Assuming you have a WRB behind the siding, you have nothing to worry about if a little water leaks in now and then. That's why the WRB is there.


----------



## mark sr (Jun 13, 2017)

Not sure why it would need to be sealed since it overlaps ??


----------



## Nealtw (Jun 22, 2017)

There should be house wrap behind that with a flashing below to move the water out.
All vinyl siding leaks some water and depends on the house wrap.


----------



## XSleeper (Sep 23, 2007)

Mark, the batten part is his concern, it's what doesn't overlap. The wide "board" part of the lower piece goes under the upper one, but the lower "batten" part is cut a little shorter on the bottom piece so the top piece can drop down to provide the overlap...


----------



## tvdm12000 (Jul 21, 2017)

A moisture barrier was applied to the sheathing prior to installing anything; that includes any flashing. The moisture barrier was in a semi liquid state which they troweled on. Flashing and drip edges where installed followed by the required channels and then the siding. There was no house wrap applied such as Tyvek or other. I believe any water that gets behind the siding will be minimal but I don't see how any water that does can find its way out at the bottom via the flashing with the way this has been applied. However, I may be wrong. Is there something specific I should look for? In essence water takes the easiest path and things are constructed from the bottom up, overlapping each stage to prevent water from getting behind things. However, I don't see that right now with this application.

Thank you


----------



## Nealtw (Jun 22, 2017)

Can you post a photo of the bottom detail.


----------



## tvdm12000 (Jul 21, 2017)

Hope this will do. If not let me know. Near the top you can see four (4) overlapping sections. One of which is in my first photo.
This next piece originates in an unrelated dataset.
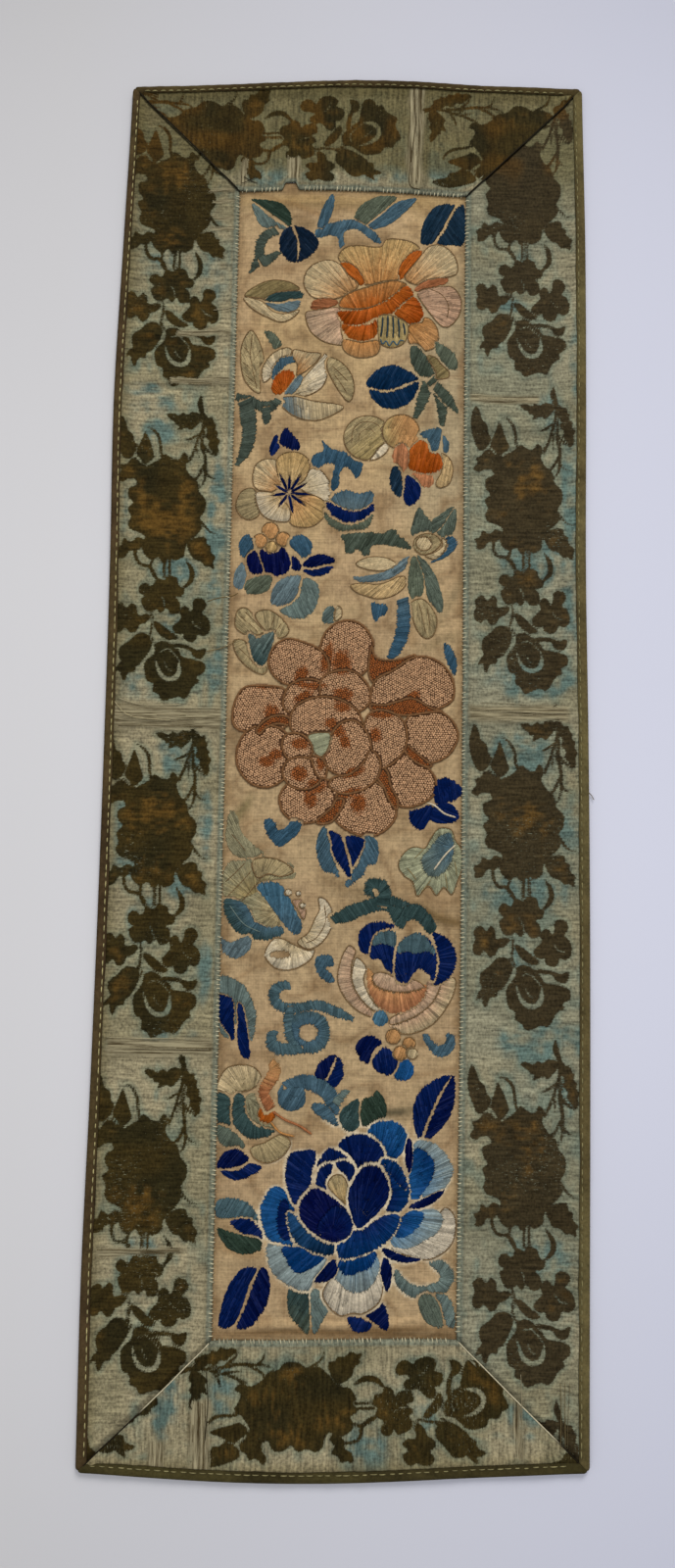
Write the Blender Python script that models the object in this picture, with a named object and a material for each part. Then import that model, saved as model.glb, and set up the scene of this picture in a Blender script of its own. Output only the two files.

Sorry the image was rotated after attaching.

Thank you


----------



## Nealtw (Jun 22, 2017)

I would have expected to see a flashing below the j trim but if they did, put up a wrap it wouldn't help much. This is all stuff I have not seen before so I am not much help.


----------



## tvdm12000 (Jul 21, 2017)

I'm thinking I might be good.

The j trim transition between the board & batten and the brick siding at the bottom looks fine without flashing. The j trim has been attached in such a way that the lower brick siding is behind the j trim and the j trim has holes drilled in the bottom to allow water to escape which will be in front of the brick siding.

Any water that finds its way behind the board & batten siding could travel down the moisture barrier that has been applied to the sheathing and finds its way to the bottom behind the flashing.

Attached are two more photos of what they did at the bottom after applying the moisture barrier. Appears to be some styrofoam with a mesh layer and then some type of concrete product to seal and even it all out.

From these pictures it looks like water behind the siding will travel on top of the moisture barrier and finds its way past the foundation to the dirt between the flashing and the foundation.

Any thoughts?

Thank you


----------